Imperfection is the topic of the day. Imperfection is what really get's at my writing. It's my biggest hangup. When I don't write, it's because I'm scared that what I write won't "work." I suppose to understand what I mean by that we should back up a touch and go over afew principles of fiction. Specifically, let's talk about the Willing Suspension of Disbeleif. Coolridge, a contemporary of William Wordsworth invented that term. Willing suspension of disbelief is what people do when they want to enjoy a work of fiction. They find it in themselves to say, "Well that couldn't really happen, but just for now I'll pretend that it could." Then they read a work and digest it and pull bits of insights about life and the universe from a story that they knew was fake from the beggining, but that they pretended was true.
The problem with fiction is that it has to sell its lies. A person has to almost consiously declare that they are willing to overlook things that it finds illogical, or "wrong" about a story as they read, but the more frequently they have to do this (and the less intentional the lie they swallow seems) the harder it is to accept the lie and read on. The thing that keeps them "suspended" in a willing self dilusion is the promise of reward. They need a profound thought, or an identifiable situation, or a clever phrase, or a satisfying interaction with something in the book. They're like miners, chipping through the face of the lies. At first they only need little traces of a vein of gold, but as they go they need more and more until they hit the motherload. Then the book was worth it.
What I'm driving at is that readers are tough customers and they notice everything that's wrong, and to much of what's wrong and to little reward leads them to put the book down. People balk at a phrase that's off or a reaction to a problem that seems stupid, or a bit of plot that twists in a way that doesn't seem believable within the bounds of their current suspension of disbelief.

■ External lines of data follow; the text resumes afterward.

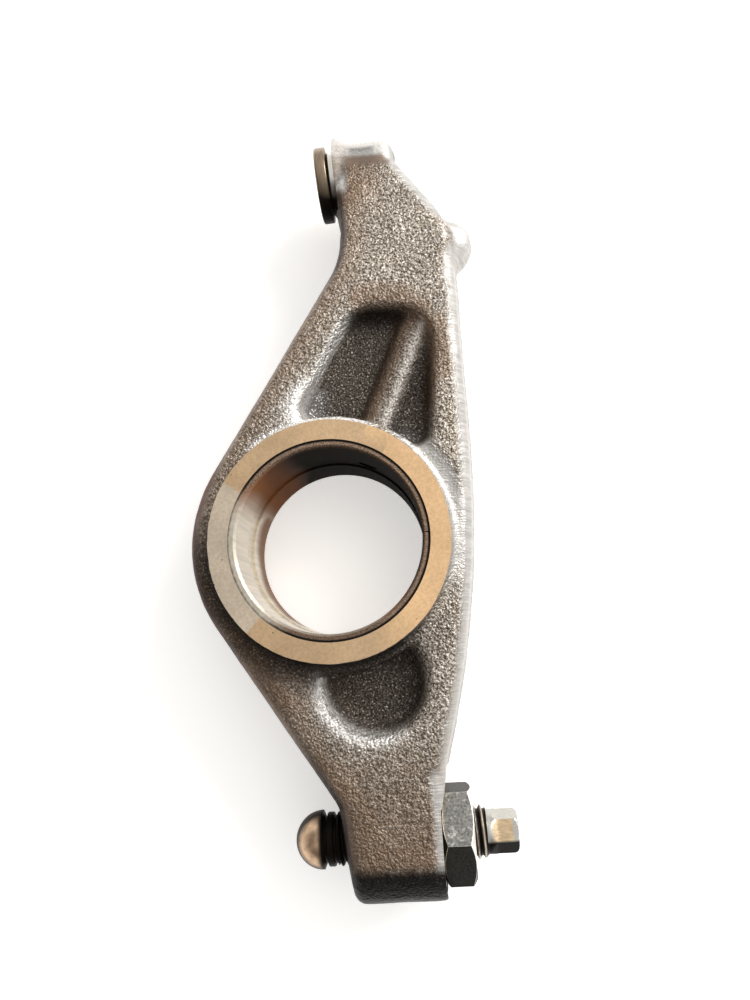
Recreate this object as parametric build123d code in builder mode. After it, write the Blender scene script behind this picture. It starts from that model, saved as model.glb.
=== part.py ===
from build123d import *
from math import atan2, cos, radians, sin, sqrt, tan
import os

# A forged rocker arm from a diesel engine's valve gear, with its bush, pad, adjusting
# screw and lock nut. Millimetres. The origin is the middle of the shaft bore and +Z is
# its axis. +X runs along the adjusting screw towards its nut, and +Y runs from the bore
# to the nose, over the valves.

# Shaft bore and hub
shaft_diameter = 36.0
bush_wall = 2.0
hub_length = 28.0
hub_face_diameter = 47.0
hub_draft = 3.0
hub_root_radius = 1.6
bush_recess = 1.0
bush_joint_gap = 0.2
bush_chamfer = 0.5
bush_groove_width = 6.0
bush_groove_depth = 0.4
hub_bore_chamfer = 0.6

# Thickness of the forging, which is the same on both sides of its parting plane
web_thickness = 20.0
nose_thickness = 16.6
nose_end_radius = 7.9
screw_end_radius = 8.0
forging_draft = 5.0
edge_radius = 2.6
taper_start_y = 54.0
taper_radius = 60.0
trim_stock = 4.0

# Outline of the forging at its parting plane
heel_radius = 29.0
flank_angle = 57.0
back_x = 29.1
back_bend_y = -11.7
back_bend_share = 0.89
shoulder_y = 65.9
shoulder_radius = 20.0
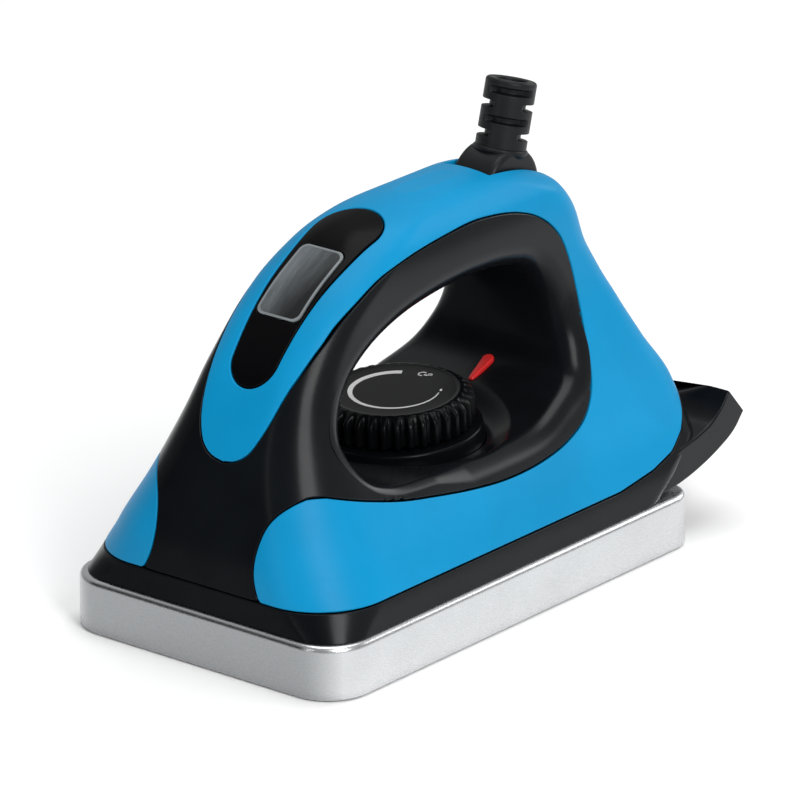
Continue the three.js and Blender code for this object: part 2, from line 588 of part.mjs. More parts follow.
function cordClamp() {
  const holes = [-CLAMP_SCREWS.x, CLAMP_SCREWS.x].map(
    (x) => rod(SCREW.shaft + GAP, 30, 50, 12).translate([x, CLAMP_SCREWS.y, 0]));
  return cut(block(-9, 9, 48.8, 56.8, 38, 42), ...holes);
}

const clampScrew = (x) => screw(CLAMP_SCREWS.head, 3).translate([x, CLAMP_SCREWS.y, 0]);

// ---------------------------------------------------------------- materials
const finish = (color, roughness, metalness = 0) => () => new THREE.MeshStandardMaterial(
  { color, roughness, metalness });
const aluminium = finish(0xc9ccce, 0.3, 1);
const steel = finish(0xb4b8bc, 0.35, 1);
const brass = finish(0xb59a4a, 0.35, 1);
const blackPlastic = finish(0x1b1d1f, 0.35);
const bluePlastic = finish(0x1b96d6, 0.4);
const rubber = finish(0x17191a, 0.7);
const smokedGlass = finish(0x4a4f52, 0.08);
const redPlastic = finish(0xd72323, 0.3);
const circuitBoard = finish(0x1d5c38, 0.5);
const mineralWool = finish(0xd8d2c2, 0.95);

// ---------------------------------------------------------------- assembly
const iron = new THREE.Group();

function place(name, body, material) {
  const mesh = new THREE.Mesh(geometryOf(body), material());
  mesh.name = name;
  iron.add(mesh);
  return mesh;
}

place('soleplate', soleplate(), aluminium);
place('heating_element', heatingElement(), steel);
place('element_terminal_left', elementTerminal(-1), brass);
place('element_terminal_right', elementTerminal(1), brass);
place('insulation_pad', insulationPad(), mineralWool);
place('heat_shield', heatShield(), steel);
place('temperature_sensor', temperatureSensor(), steel);
place('thermal_cutout', thermalCutout(), steel);
SOLE_SCREWS.forEach(([x, y], k) => {
  place(`standoff_${k + 1}`, standoff(), steel).position.set(x, y, 0);
  place(`sole_screw_${k + 1}`, screw(FLOOR.top + GAP, 12), steel).position.set(x, y, 0);
});
HOUSING_SCREWS.forEach(([x, y], k) => {
  place(`housing_screw_${k + 1}`, screw(FLOOR.bottom - GAP, 10, true), steel).position.set(x, y, 0);
});
place('lower_housing', lowerHousing(), blackPlastic);
place('upper_housing', upperHousing(), blackPlastic);
place('handle_cover', handleCover(), bluePlastic);
place('display_bezel', displayBezel(), blackPlastic);
place('display_lens', displayLens(), smokedGlass);
place('display_module', displayModule(), smokedGlass);
place('display_board', displayBoard(), circuitBoard);
place('dial_collar', dialCollar(), blackPlastic);
place('dial_potentiometer', dialPotentiometer(), steel);
place('dial_nut', dialNut(), steel);
place('dial_shaft', dialShaft(), steel);
place('thermostat_dial', thermostatDial(), blackPlastic);
place('pilot_pointer', pilotPointer(), redPlastic);
place('pilot_lamp', pilotLamp(), redPlastic);
place('swivel_drum', swivelDrum(), blackPlastic);
place('cord_strain_relief', cordStrainRelief(), rubber);
place('swivel_pin', swivelPin(), steel);
place('control_board', controlBoard(), circuitBoard);
place('triac', triac(), blackPlastic);
place('heat_sink', heatSink(), aluminium);
place('capacitor', capacitor(), blackPlastic);
place('terminal_block', terminalBlock(), mineralWool);
place('cord_clamp', cordClamp(), blackPlastic);
place('clamp_screw_left', clampScrew(-CLAMP_SCREWS.x), steel);
place('clamp_screw_right', clampScrew(CLAMP_SCREWS.x), steel);

export default iron;
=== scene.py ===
import json
import math

import bpy
import numpy as np
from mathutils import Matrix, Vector


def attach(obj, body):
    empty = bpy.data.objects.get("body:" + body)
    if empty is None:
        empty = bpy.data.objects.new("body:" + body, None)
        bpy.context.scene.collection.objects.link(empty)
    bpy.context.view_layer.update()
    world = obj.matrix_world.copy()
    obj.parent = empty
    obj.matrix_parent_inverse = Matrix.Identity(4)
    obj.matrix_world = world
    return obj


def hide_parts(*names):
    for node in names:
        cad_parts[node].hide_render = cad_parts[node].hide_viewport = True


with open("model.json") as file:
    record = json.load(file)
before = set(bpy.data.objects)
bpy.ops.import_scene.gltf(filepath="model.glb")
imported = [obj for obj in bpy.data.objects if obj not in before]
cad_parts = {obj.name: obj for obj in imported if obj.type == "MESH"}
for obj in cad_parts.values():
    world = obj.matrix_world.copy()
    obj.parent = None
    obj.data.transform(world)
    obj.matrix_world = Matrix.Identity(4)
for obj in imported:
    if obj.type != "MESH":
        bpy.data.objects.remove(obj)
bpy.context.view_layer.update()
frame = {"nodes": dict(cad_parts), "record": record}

MM = 0.001
GROOVE = 0.3  # width of the seam between two shells
EDGE = 0.35  # radius of a shell's visible edge
SHELL = 2.0  # wall of the visible shells
SKIRT_TOP = 20.65  # joint between the skirt and what stands on it, along the sides
MARGIN = GROOVE / 2 + EDGE  # from the middle of a seam to where a shell starts to round off
NEAR_ZERO = 1e-4  # least distance of a point from a cut
FAR = 50.0  # distance given to points that a window or slot can't reach
KEPT = -9.0  # value of points that no hole can reach

# Camera, and the point that the lights face, in metres and degrees.
CAMERA = {"azimuth": 39.06, "elevation": 20.43, "distance": 2.0, "target": (0.0145, -0.01116, 0.055),
          "lens": 366.8, "sensor": 36.0}
MIDDLE = (0, 0, 0.05)
GRAIN_DEPTH = 0.0001  # height of the finest relief, in metres
GLOSS_SPREAD = 0.14  # how far the roughness of one surface varies

# Body shape by height: nose line, back line, half width, and the corners' half axes.
BODY_KEYS = ("z", "front", "back", "half", "fx", "fy", "rx", "ry")
BODY = np.array([
    (14.3, -70.5, 66, 42.5, 12, 12, 12, 12),
    (20.5, -70.2, 75, 41, 18, 19, 10, 11),
    (27, -69.4, 80.6, 38.3, 18.5, 23, 5, 7),
    (39, -65.8, 81.2, 31.5, 16.5, 22, 6, 8),
    (50, -62, 77.3, 25.5, 15, 18, 7.5, 8),
    (60, -57.4, 73, 21, 12.5, 14, 7.5, 7.5),
    (69, -51.9, 68.4, 18.6, 10, 12, 8, 8),
    (78, -44.6, 63.9, 17.5, 10, 12, 8.6, 9),
    (86, -35.8, 61.2, 17, 11, 13, 8.6, 9.5),
    (93, -24.5, 57, 15.6, 11.5, 14, 9.5, 9.5),
    (97.5, -15.5, 50, 12.6, 11, 15, 11, 12.5),
    (100.2, -3.5, 40, 8.3, 8, 15, 8, 14),
    (101.2, 6, 27, 3.5, 2.8, 8, 2.8, 8),
])
# Handle opening in side view, as (y, z), inside the rounding of its edge.
THROAT = [(30, 78), (17, 79), (2, 78.2), (-12, 75.8), (-24, 71.6), (-33, 66), (-39, 59), (-41.5, 51.5),
          (-39.5, 45.5), (-33, 42.2), (-18, 40.6), (5, 39.8), (24, 40.6), (34.6, 43.7), (43.2, 47.9),
          (45.5, 53), (46, 60), (44.5, 68), (39.5, 75)]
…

That's what's killing me right now. I notice what's wrong with my book. I notice what's illogical. Then, what I don't notice, my friends pick up on when they read for me. Then all I can see is what's wrong. I have a hard time believing that the rewards of what I'm delivering exceeds the effort of reading it. So I'm scared of my book or scared of my blog, and I start to dread writing it and then I stop writing, and I come up with excuses not to do it.
For me, the art of learning how to write, is the art of understanding that all the best works are flawed.

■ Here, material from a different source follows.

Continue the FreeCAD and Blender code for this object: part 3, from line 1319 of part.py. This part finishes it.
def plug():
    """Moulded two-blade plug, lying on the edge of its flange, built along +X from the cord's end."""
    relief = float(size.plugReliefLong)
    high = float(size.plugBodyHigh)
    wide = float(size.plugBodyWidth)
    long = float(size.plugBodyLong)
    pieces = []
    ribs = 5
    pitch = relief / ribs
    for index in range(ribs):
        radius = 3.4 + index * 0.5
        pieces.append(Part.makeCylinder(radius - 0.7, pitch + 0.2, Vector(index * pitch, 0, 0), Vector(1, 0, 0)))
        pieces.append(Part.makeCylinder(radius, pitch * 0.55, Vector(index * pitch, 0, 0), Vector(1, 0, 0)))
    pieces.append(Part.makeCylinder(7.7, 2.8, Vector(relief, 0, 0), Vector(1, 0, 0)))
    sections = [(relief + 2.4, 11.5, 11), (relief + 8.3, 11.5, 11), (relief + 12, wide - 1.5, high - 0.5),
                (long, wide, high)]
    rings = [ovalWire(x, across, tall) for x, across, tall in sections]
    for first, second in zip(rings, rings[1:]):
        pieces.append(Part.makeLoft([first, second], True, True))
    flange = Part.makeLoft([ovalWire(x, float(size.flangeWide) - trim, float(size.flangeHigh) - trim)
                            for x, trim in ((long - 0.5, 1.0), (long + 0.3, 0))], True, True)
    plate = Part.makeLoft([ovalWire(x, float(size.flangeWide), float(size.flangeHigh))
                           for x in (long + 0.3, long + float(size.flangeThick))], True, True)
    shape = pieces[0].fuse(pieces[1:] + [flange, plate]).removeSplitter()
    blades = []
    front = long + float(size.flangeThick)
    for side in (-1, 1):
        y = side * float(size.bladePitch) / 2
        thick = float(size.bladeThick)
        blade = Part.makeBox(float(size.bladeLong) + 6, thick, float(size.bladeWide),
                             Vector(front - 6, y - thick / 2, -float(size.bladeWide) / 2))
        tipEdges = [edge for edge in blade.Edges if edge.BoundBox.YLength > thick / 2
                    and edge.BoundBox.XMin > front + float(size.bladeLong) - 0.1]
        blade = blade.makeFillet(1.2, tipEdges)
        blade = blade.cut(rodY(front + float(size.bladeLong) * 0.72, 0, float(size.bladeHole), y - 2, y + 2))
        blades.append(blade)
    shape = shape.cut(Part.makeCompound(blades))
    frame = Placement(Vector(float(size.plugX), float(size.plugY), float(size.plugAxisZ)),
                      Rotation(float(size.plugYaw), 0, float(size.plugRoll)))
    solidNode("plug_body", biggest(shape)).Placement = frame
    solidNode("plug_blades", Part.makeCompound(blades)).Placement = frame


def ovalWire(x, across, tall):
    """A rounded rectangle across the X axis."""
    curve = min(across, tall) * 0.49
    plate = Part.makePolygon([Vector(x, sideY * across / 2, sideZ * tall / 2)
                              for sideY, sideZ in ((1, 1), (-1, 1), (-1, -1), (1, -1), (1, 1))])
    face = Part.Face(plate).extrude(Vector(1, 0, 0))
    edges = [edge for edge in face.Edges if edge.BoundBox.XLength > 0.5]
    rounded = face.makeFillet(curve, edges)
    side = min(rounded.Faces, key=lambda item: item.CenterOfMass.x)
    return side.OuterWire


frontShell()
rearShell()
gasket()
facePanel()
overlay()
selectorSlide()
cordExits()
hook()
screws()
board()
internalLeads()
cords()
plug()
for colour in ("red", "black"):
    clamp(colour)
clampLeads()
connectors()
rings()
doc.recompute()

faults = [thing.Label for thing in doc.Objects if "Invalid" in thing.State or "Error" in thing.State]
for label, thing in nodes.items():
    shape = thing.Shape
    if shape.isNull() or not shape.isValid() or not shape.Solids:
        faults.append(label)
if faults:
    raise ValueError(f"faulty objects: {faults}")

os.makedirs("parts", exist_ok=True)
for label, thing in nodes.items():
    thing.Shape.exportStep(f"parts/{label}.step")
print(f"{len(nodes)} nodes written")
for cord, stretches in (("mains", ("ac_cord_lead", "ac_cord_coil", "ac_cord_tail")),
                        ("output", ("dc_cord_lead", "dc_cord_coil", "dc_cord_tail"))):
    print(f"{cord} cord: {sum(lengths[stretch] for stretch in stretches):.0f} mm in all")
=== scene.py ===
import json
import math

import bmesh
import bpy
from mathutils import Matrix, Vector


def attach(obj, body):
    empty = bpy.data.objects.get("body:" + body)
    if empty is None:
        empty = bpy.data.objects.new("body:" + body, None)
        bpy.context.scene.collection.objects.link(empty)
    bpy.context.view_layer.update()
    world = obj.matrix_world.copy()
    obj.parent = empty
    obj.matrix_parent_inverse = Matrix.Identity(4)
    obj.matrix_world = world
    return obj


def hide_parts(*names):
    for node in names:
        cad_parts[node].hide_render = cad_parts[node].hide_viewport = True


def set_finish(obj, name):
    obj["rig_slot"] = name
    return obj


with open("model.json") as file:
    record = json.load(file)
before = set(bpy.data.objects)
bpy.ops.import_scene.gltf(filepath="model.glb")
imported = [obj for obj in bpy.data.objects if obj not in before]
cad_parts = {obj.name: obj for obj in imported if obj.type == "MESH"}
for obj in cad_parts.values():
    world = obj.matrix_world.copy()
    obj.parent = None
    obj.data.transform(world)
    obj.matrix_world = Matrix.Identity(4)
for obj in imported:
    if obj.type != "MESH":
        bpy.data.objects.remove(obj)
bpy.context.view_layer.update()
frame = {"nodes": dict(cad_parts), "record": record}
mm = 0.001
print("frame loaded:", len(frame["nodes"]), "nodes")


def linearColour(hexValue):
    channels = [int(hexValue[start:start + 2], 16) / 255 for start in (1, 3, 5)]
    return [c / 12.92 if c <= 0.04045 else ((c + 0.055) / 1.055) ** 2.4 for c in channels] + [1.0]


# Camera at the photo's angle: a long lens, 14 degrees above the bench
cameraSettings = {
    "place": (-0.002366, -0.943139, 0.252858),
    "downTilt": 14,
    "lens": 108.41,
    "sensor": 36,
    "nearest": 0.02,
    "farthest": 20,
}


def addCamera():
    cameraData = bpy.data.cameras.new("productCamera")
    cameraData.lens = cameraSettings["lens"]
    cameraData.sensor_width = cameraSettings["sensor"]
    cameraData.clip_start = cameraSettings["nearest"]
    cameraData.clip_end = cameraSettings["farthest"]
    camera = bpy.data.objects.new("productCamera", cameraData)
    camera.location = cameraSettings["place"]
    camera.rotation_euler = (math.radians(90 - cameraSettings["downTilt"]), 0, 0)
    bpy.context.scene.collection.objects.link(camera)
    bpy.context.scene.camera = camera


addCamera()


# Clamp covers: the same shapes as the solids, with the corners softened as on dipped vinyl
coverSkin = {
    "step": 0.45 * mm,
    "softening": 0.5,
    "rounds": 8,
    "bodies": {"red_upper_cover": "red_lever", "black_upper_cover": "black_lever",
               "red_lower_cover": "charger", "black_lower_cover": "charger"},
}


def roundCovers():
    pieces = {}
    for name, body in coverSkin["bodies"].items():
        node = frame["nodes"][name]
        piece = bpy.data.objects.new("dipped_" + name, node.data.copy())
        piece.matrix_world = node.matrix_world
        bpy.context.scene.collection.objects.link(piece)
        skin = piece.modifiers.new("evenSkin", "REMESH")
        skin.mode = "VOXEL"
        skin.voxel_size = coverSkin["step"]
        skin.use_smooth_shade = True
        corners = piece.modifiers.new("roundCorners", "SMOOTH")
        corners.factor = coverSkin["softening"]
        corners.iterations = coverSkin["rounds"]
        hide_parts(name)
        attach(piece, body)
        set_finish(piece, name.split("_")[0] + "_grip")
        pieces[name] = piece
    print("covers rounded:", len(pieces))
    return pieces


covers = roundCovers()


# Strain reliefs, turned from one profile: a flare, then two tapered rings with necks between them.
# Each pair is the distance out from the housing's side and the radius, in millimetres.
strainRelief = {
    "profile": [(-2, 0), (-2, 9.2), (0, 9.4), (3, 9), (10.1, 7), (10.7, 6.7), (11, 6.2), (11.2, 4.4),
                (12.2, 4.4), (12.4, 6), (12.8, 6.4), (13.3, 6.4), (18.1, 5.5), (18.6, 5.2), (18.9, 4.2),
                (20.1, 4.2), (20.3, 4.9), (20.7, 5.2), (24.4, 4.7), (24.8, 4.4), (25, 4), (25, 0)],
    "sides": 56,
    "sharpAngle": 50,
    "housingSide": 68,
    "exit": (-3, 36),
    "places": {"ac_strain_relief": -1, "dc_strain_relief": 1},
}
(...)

I watched the BBC program Sherlock. Love it. Great series. But their's so much wrong with it. I'm just going to take one example of this: Season one throws out a pretty big cliffhanger that at the end. They stopped in the middle of a scene in fact. Season 2 picked up exactly at the same spot and resolved the immediate problem. It was aweful. It did not work for me at all. Or maybe I'm just stupid and I didn't observe whatever clever interplay that the screne writers thought that they'd made obvious. The funny thing is that after struggling through that stupid scene, I didn't care about it. I shrugged it off and giggled my delight at the next scene. Especially after that aweful bit of plot, I was on the edge of my seat wating for sherlock to say something rediculous, or explain away the stain on somebodies shirt.
I've got to get past the idea that all of the wholes in my fiction need to be plugged. It'd take a much more clever person than I to get everything about it perfectly right. The whole thing is a lie after all. It's my job to write the story the best that I can, polish it within an inch of it's life, and then release it into the wild. These first couple of books are going to be pretty aweful, but I've got to get past my fear of writing them and just finish. The next one's will be better. And the next few after that will be better still, and the next few even better.
So, it's on that note, that I'm going to shake off my fear of writing crap and finish this stupid book.